Tuesday, December 01, 2015

Naive Avengersthon - 24. White Dwarf

A Shallow-friendly episode opens at Tor Point observatory in Cornwall: six months ago Dr Richter (Keith 'Autloc/the Speedlearning waiter in The General' Pyott) hypothesised that a wandering white dwarf star has entered our solar system to destroy life on Earth. The government made him keep quiet. (They were just as good at doing that in 1962). Now he's just made a crucial observation that disproves his theory.

This is a Malcolm Hulke script, so rather than murdering everyone else to preserve his reputation, Dr R is himself murdered. The government are keenly awaiting the result of a replacement observation, and consequently Steed is busy asking Cathy for exposition about white dwarfs. He then packs her off to Tor Point in the guise of an astronomer. Cue light relief at the vegetarian guesthouse run by Miss Tregarth (Constance 'Gladys Bowman' Chapman). Was this the germ of the idea for the Nut Hatch? George 'some character' Roubicek is also around, as Richter's son.

At Tor Point, Dr Rahim (Paul 'Jacko' Anil) asks permission to make some observations of his own on the dwarf. Prof Cartright (Philip 'Borusa 83' Latham) grants it, and shortly afterwards Rahim is found dead at the eyepiece, just like Richter.

Cathy returns to London to report to Steed and there's rather a good scene where they consider the advantage someone might derive from knowing that the world isn't going to end, but that the government is about to announce that it is.

The plot doesn't conceal this information from us, so neither will I: that 'someone' is crooked financier Maxwell Barker (George A 'Mr Griffiths' Cooper, playing the part like Harold Wilson's evil mirror universe counterpart), who knows about the government's upcoming announcement because his brother, honest civil servant Henry Barker (Peter 'Dr Warlock' Copley) has confided in him. When stocks plunge on the news, he and his associates will be able to make a killing.

Fortunately, Steed and Cathy are able to trick Maxwell Barker's astronomer confederate into revealing himself. One quick shoot-out at the observatory later and we can finish on a comedy astrology/astronomy mixup back at Steed's.

I had to watch this episode four times (the most so far) before I felt I completely understood how Maxwell Barker and his friends could be sure that the dwarf wasn't going to put an end to the Earth. And even then I missed the explanation of how Cathy is able to make his confederate believe in the climactic scene that doom is on its way. (Thanks to the recap at Dissolute for explaining it to me).

It's a clever story though, because most of the villains' plan is shown to us very early on; what really keeps us guessing is how Hulke is going to unmask them without actually having the world come to an end.

Apart from Cathy's exposition about white dwarfs, the astronomy is a bit wobbly - the astronomers use a lot of technical terms in ways that make no sense, and if the white dwarf did have, as shown, about 1/30 the apparent size of the moon, there's no way that no other telescope would have picked it up.
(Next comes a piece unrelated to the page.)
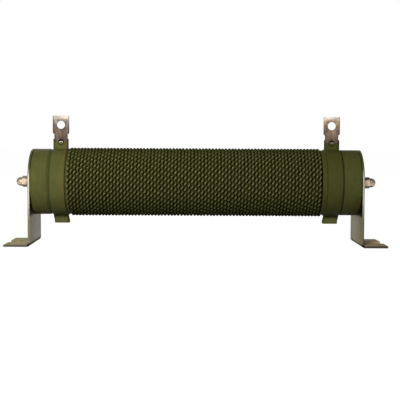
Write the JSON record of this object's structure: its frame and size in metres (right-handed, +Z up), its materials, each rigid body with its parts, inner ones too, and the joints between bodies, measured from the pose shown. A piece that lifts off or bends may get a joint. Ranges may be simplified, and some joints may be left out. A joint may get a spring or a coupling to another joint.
{
  "type": "braking resistor",
  "caption": "Wire-wound tubular braking resistor: crimped ribbon on a coated ceramic tube between two L brackets, with a terminal lug at each end.",
  "frame": {"origin": "on the floor plane of the two feet, below the middle of the tube", "axes": "X along the tube from the left bracket to the right, Y to the back, Z up; the flat faces of the lugs face -Y"},
  "size_m": [0.2922, 0.053, 0.0996],
  "materials": {
    "coated_ceramic": "satin",
    "coated_ribbon": "matte",
    "coated_strip": "satin",
    "tinned_brass": "satin",
    "zinc_plate": "satin",
    "nickel_plate": "gloss",
    "mica": "matte"
  },
  "bodies": {
    "root": {"ceramic_tube": "coated_ceramic", "resistance_winding": "coated_ribbon", "tie_rod": "nickel_plate", "left_band_front": "coated_strip", "left_band_back": "coated_strip", "left_terminal_lug": "tinned_brass", "left_lug_eyelet": "tinned_brass", "left_mica_washer": "mica", "left_centring_cup": "zinc_plate", "left_bracket": "zinc_plate", "left_flat_washer": "nickel_plate", "left_spring_washer": "nickel_plate", "left_lock_nut": "nickel_plate", "left_cap_nut": "nickel_plate", "right_band_front": "coated_strip", "right_band_back": "coated_strip", "right_terminal_lug": "tinned_brass", "right_lug_eyelet": "tinned_brass", "right_mica_washer": "mica", "right_centring_cup": "zinc_plate", "right_bracket": "zinc_plate", "right_flat_washer": "nickel_plate", "right_spring_washer": "nickel_plate", "right_lock_nut": "nickel_plate", "right_cap_nut": "nickel_plate"}
  },
  "joints": []
}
I'm not sure in fact that it wouldn't have been visible to the naked eye in daylight.

Also the astrology isn't right either: although Hulke remembers that the astronomers were talking about Mars currently being at opposition, and has the astrology book in the final scene repeat the phrase, astrologers don't talk about Mars being 'at opposition'. They'd say 'Mars is in opposition to the Sun' because astrology uses a system centred on the Earth.

Updated to say that Hulke was probably mistaken in assuming that stocks would plunge on the news that the world was going to end. At the peak of the Cuban Missile Crisis in 1962, markets were rising strongly - it seems that stock prices acquired an implicit qualifier of 'providing civilisation doesn't end' and business continued as usual.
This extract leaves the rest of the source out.